Overall though, these new episodes present a much stronger path forward for the series. It's a show that is no longer just mimicking what happened before on The Good Wife. In the first season, it always felt like they were bringing in the most memorable guest stars from that show (Carrie Preston, Gary Cole, Matthew Perry) or repeating stories that already worked over there (founding partner doesn't like the way the firm is being currently managed leading to a shakeup). Anything new was being handled much more tentatively. But now, the creative team is much more confident about the product that they are working on here. It also helps that there will be 13 episodes this season. For a team that was used to 22 episodes a year, only doing ten in the first season was quite an adjustment that they didn't exactly know how to arc.

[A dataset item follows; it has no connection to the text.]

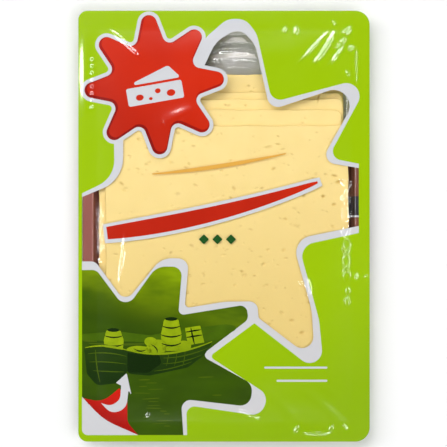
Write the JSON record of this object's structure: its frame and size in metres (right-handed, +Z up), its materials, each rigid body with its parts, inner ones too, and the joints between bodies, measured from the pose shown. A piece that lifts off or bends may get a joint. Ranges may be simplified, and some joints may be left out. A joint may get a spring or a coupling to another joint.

This time around it still feels like the same show in structure for each individual episode. But each one has a purpose as well. There's a desire to make each one work individually in the style while building to a collective goal. Thirteen is just more fun to play around in and be experimental. There's one aspect of Diane's story in particular that I was surprised to see introduce in the premiere and continue in future episodes. It's weird and strange for that particular character while also surprisingly making sense in context of the show's overall message this year. The world has gotten insane. And thus, The Good Fight is pushing that level of insanity even further - while just yelling "fuck!" a whole lot more.